Vor kurzem sah ich ein Foto, das Dr. Adolf von Spies zeigt, wie er bei seinem letzten Geburtstag mit dem Rollator seinen Enkel Ludwig durch die Wohnung spazieren fährt. Es strengte ihn wohl sehr an. Aber er tat es sichtlich mit großer Freude. So ähnlich hatte er ja auch in Lourdes über viele Jahre Kranke unterschiedlicher Herkunft transportiert, die gemäß der Ordensregeln der Malteser als „die Herren Kranken“ bezeichnet werden, da Christus in ihnen gegenwärtig ist. Gottesdienst als Dienst am kranken und in Not geratenen Menschen, eine Seite seines Lebens, die mir lange verborgen blieb.
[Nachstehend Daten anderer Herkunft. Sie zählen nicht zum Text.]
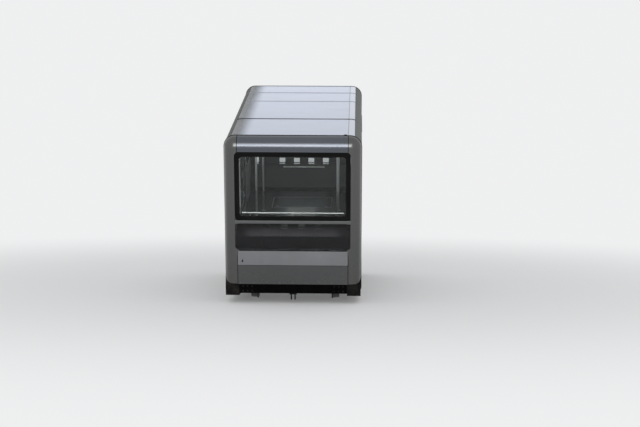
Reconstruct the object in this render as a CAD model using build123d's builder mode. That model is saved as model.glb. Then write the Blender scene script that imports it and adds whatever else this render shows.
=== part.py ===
from build123d import *

import os
from math import atan, cos, sin

# Driving dimensions in millimetres. X runs across the track, Y along it with the uphill end at -Y,
# Z is plumb. The origin is midway between the rails at the level of their tops, under mid-car.
track_slope = 0.21
body_length = 5400.0
body_width = 2430.0
body_height = 2678.0
skirt_clearance = 367.0
gauge_inset = 497.5
wall = 60.0
shoulder_radius = 200.0
end_radius = 190.0
foot_radius = 85.0
post_width = 235.0

# Body panels: the end mouldings, their seal and the seams between panels.
ring_depth = 195.0
seal_width = 15.0
seal_recess = 8.0
seam_width = 12.0
seam_depth = 12.0
panel_gap = 0.3
roof_seam_setbacks = (1458.0, 1741.0, 800.0)
roof_edge_inset = 120.0
roof_joint_width = 26.0
roof_joint_proud = 9.0
side_skirt_rise = 73.0

# End face, as heights over the skirt's lower edge.
crease_height = 357.0
lower_glass_bottom = 628.0
lower_glass_crease = 894.0
lower_glass_top = 1120.0
lower_glass_chamfer = 55.0
window_bottom = 1177.0
window_head = 263.0
window_inset = 191.5
window_radius = 70.0
border_width = 78.0
pane_radius = 62.0
pane_thickness = 10.0
surround_depth = 55.0
pane_recess = 1.5
glass_crease_out = 25.0
glass_foot_in = 10.0
glass_thickness = 22.0
skirt_top = 618.0
skirt_lip_height = 40.0
skirt_lip_in = 34.0
skirt_crease_out = 35.0
skirt_foot_out = 22.0
skirt_thickness = 40.0
skirt_seam = 6.0
end_joint = 3.0
strip_proud = 10.0
strip_round = 6.0

# Floor, ceiling and what stands between them.
floor_height = 385.0
floor_thickness = 72.0
ceiling_thickness = 20.0
light_width = 120.0
light_setback = 550.0
light_corner = 40.0
light_offset = 560.0
light_thickness = 14.0
rail_radius = 17.0
handrail_height = 1290.0
handrail_setback = 110.0
handrail_inset = 118.5
bracket_radius = 8.5
bracket_inset = 146.0
pole_setback = 390.0
pole_flange_radius = 41.0
pole_flange_height = 9.0

# Side windows and doors.
doorway_width = 1500.0
doorway_head_drop = 335.0
side_window_gap = 210.0
side_window_setback = 230.0
side_window_radius = 70.0
side_pane_thickness = 10.0
door_thickness = 36.0
door_wall_gap = 8.0
door_overlap = 50.0
door_meeting_gap = 6.0
door_floor_gap = 6.0
door_stile = 75.0
door_pane_bottom = 330.0
door_pane_radius = 60.0
door_pane_thickness = 8.0
track_overrun = 20.0
track_rise = 18.0
track_height = 80.0
track_width = 54.0
track_lip = 5.0
track_slot = 16.0
track_cover = 6.0
roller_radius = 24.0
roller_width = 30.0
roller_gap = 0.3
hanger_thickness = 6.0
hanger_width = 70.0
hanger_offset = 250.0

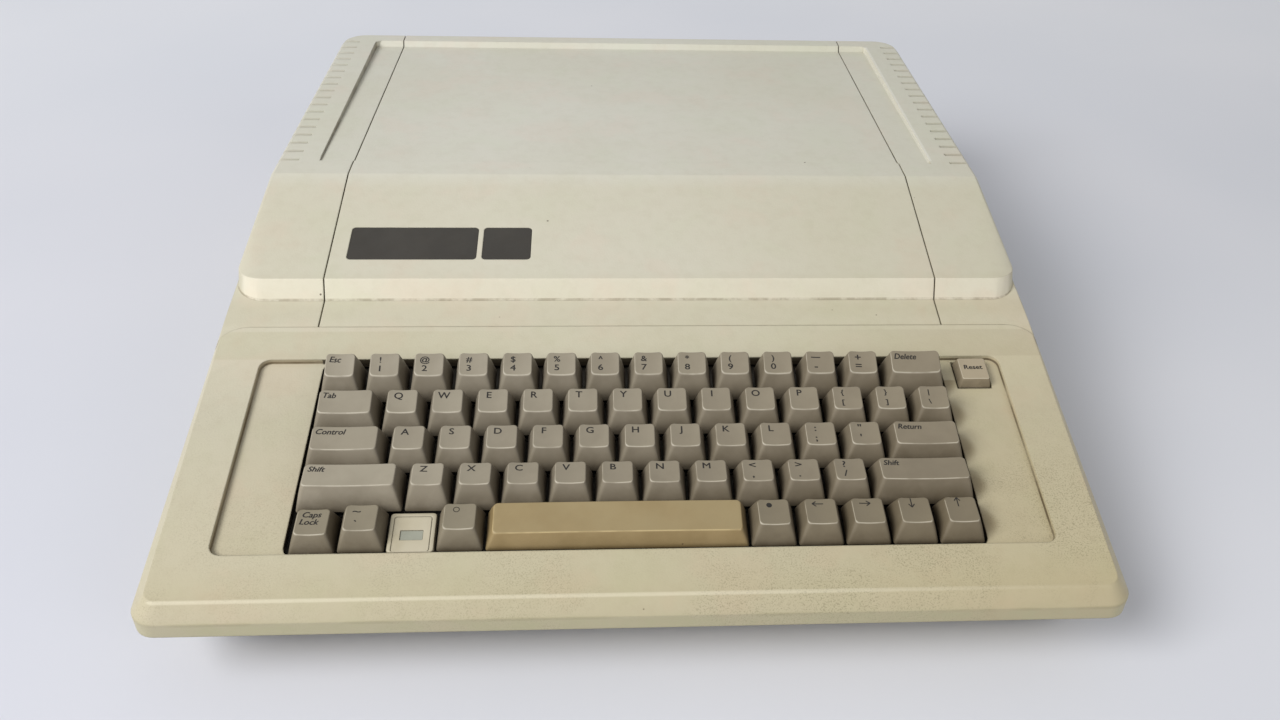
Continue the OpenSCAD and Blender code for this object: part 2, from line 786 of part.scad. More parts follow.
module key_switches() {
    rim_out = 0.8;
    rim = switch_w + 2 * rim_out;
    rim_t = 1.1;
    color(switch_tone) from_front() at_switches() difference() {
        union() {
            bar(0, -switch_w / 2, -switch_down, switch_w, switch_w, switch_down + switch_up);
            bar(0, -rim / 2, 0, rim, rim, rim_t);
        }
        bar(0, -switch_hole / 2, switch_floor - switch_down, switch_hole, switch_hole, far);
    }
}

module keyboard_frame() {
    hole_play = 0.1;
    hole = switch_w + 2 * hole_play;
    front_edge = 4;
    back_edge = 8;
    color(metal_tone) from_front() difference() {
        on_slab() bar(0, field_v - front_edge, -plate_drop - plate_t, 2 * frame_half,
            field_len + front_edge + back_edge, plate_t);
        at_switches() bar(0, -hole / 2, -far / 2, hole, hole, far);
    }
}

module keyboard_board() {
    edge = 1.5;
    back_v = reset_v + switch_w / 2 + edge;
    color(board_tone) from_front() on_slab()
        translate([-block_w / 2, rows_v, -key_board_drop - key_board_t])
            cube([block_w / 2 + reset_x + reset_w / 2, back_v - rows_v, key_board_t]);
}

lamp_plate_w = pitch - key_gap;
lamp_x = key_x(4, 2);
lamp_v0 = field_v + lamp_gap;

module lamp_plate() {
    color(lamp_tone) from_front() on_slab() difference() {
        bar(lamp_x, lamp_v0, -plate_drop, lamp_plate_w, lamp_plate_w, plate_drop + lamp_h);
        bar(lamp_x, lamp_v0 + lamp_front, -far / 2, lamp_w, lamp_len, far);
    }
}

module power_lamp() {
    play = 0.1;
    sunk = 0.4;
    color(lens_tone) from_front() on_slab()
        bar(lamp_x, lamp_v0 + lamp_front + play, -plate_drop, lamp_w - 2 * play, lamp_len - 2 * play,
            plate_drop + lamp_h - sunk);
}

// --- base, feet and screws ------------------------------------------------------------------

// The base's outline in plan, inset from the widest line, with its own start at the front
module base_outline(in, front) {
    r = case_r - in / 2;
    outline(case_half - in, case_half - in, front, case_d - in, r, r);
}

// A wall or flange between two of those outlines
module base_ring(in0, front0, in1, front1, z0, z1) {
    translate([0, 0, z0]) linear_extrude(z1 - z0) difference() {
        base_outline(in0, front0);
        base_outline(in1, front1);
    }
}

board_hole_in = 8;
board_hole_front = 12;
board_hole_back = 40;
board_holes = [for (x = [-1, 1], y = [board_hole_front, board_d - board_hole_back])
    [board_x + x * (board_w / 2 - board_hole_in), board_back_y - board_d + y]];

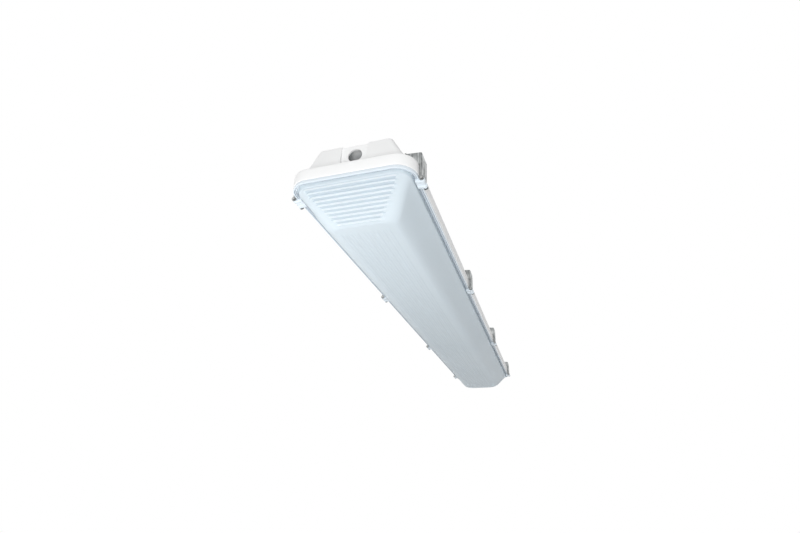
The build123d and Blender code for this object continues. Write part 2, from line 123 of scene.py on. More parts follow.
# A Mix node has sockets for each kind of data, so the ones for colours are told by number
MIX_SHARE, MIX_FIRST, MIX_SECOND, MIX_COLOUR = 0, 6, 7, 2


def put_out(tree, start, made, output, end):
    """Puts out the group's colour and roughness, each between its two values by one share."""
    blend = add_node(tree, "ShaderNodeMix", data_type="RGBA")
    join(tree, made, output, blend, MIX_SHARE)
    join(tree, start, "Tone", blend, MIX_FIRST)
    join(tree, start, "Second Tone", blend, MIX_SECOND)
    join(tree, blend, MIX_COLOUR, end, "Color")
    spread = add_node(tree, "ShaderNodeMapRange")
    join(tree, made, output, spread, "Value")
    join(tree, start, "Low Roughness", spread, "To Min")
    join(tree, start, "High Roughness", spread, "To Max")
    join(tree, spread, "Result", end, "Roughness")


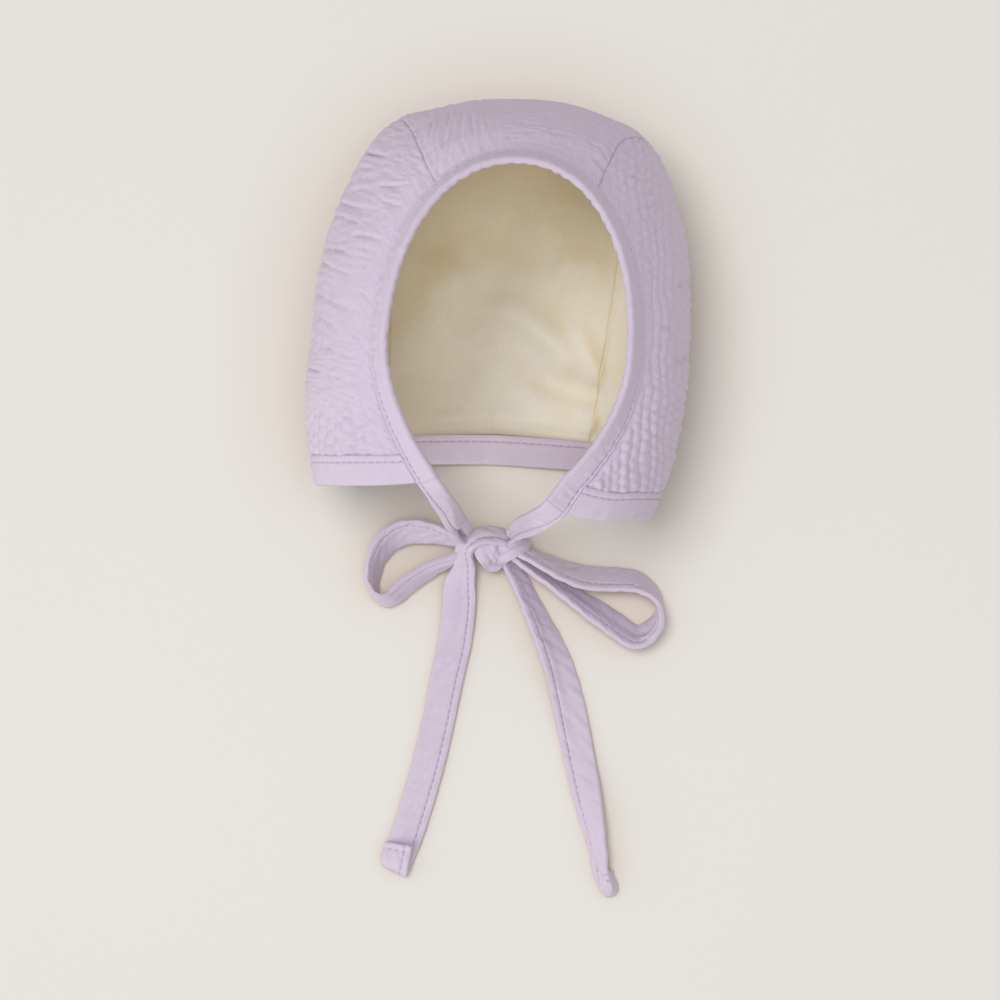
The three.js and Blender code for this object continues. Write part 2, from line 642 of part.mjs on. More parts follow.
const bonnet = new THREE.Group();
bonnet.add(named('centre_panel', centrePanel(), LILAC));
bonnet.add(named('side_panel_left', sidePanel(-1, LEFT_FOLDS), LILAC));
bonnet.add(named('side_panel_right', sidePanel(1, RIGHT_FOLDS), LILAC));
bonnet.add(named('centre_lining', centreLining(), CREAM));
bonnet.add(named('side_lining_left', sideLining(-1), CREAM));
bonnet.add(named('side_lining_right', sideLining(1), CREAM));
bonnet.add(named('face_binding', faceBinding(), LILAC_TAPE));
bonnet.add(named('neck_band', neckBand(), LILAC_TAPE));
for (const [name, geometry] of bow()) bonnet.add(named(name, geometry, LILAC_TAPE));

export default bonnet;
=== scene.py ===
"""A lined baby bonnet of crinkled cotton gauze, lying on its back with its ties in a bow.

The bonnet is one smooth hood that is cut into panels. Each piece is a grid or a row of rings on
that hood, with the puffs, gathers, creases and stitches of the real cloth worked into its mesh.
Lengths in the tables are millimetres; meshes are made in metres.
"""

import math

import bpy
import numpy as np
from bpy.props import FloatProperty, FloatVectorProperty, PointerProperty
from bpy.types import Operator, Panel, PropertyGroup
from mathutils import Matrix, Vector


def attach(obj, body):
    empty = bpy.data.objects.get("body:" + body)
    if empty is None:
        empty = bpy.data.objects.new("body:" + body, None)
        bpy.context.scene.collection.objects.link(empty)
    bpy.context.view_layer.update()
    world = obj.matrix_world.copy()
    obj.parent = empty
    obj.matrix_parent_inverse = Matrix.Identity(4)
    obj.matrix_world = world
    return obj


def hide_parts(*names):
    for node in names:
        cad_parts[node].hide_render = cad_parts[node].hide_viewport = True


bl_info = {
    "name": "Baby Bonnet",
    "version": (1, 0, 0),
    "blender": (4, 5, 0),
    "location": "3D View > Sidebar > Bonnet",
    "description": "A lined, gathered gauze bonnet with its ties in a bow",
    "category": "Object",
}

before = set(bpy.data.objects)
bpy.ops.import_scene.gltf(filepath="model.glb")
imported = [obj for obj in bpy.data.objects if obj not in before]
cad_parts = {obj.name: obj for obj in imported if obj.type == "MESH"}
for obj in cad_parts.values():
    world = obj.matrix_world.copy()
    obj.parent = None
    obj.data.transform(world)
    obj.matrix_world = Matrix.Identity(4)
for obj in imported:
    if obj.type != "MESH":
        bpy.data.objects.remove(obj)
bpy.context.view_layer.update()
MM = 0.001

# Cloth

OUTER_THICKNESS = 1.3
LINING_DEPTH = 1.8
LINING_THICKNESS = 1.0
BAND_PROUD = 0.2
BAND_THICKNESS = 3.0
TAPE_THICKNESS = 1.9
BAND_WIDTH = 11.0
BAND_LAP = 1.4

# The hood is a row of hoops from the face rim (along = 0) to the nape (along = 1). A hoop goes from
# the neck up one side, over the top and down the other: across is -1, 0 and 1 at those places.

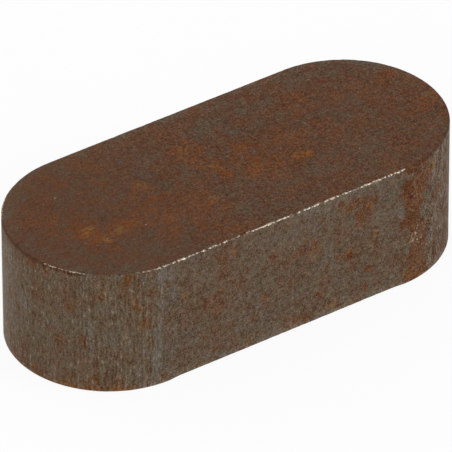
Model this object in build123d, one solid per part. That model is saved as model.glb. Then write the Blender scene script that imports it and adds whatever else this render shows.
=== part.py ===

„Jetzt bin ich schon älter als achtzig Jahre“, sagte er mir bei einer letzten Begegnung. „Der liebe Gott hat mir ein erfülltes Leben geschenkt. Jedes Jahr darüber hinaus ist ein besonderes Geschenk“. Dieses ihm geschenkte Leben hat er in kindlichem Vertrauen in die Hände des Schöpfers gelegt.

Ein Gebet des Hl. Nikolaus von der Flüe, das auf seinem Totenzettel steht, könnte seinen Lebensweg geprägt haben: „Mein Herr und mein Gott, nimm alles mir, was mich hindert zu dir; gib alles mir, was mich führet zu dir; nimm mich mir und gib mich ganz zu eigen dir.“

Wir denken gerne an ihn zurück und sagen Danke.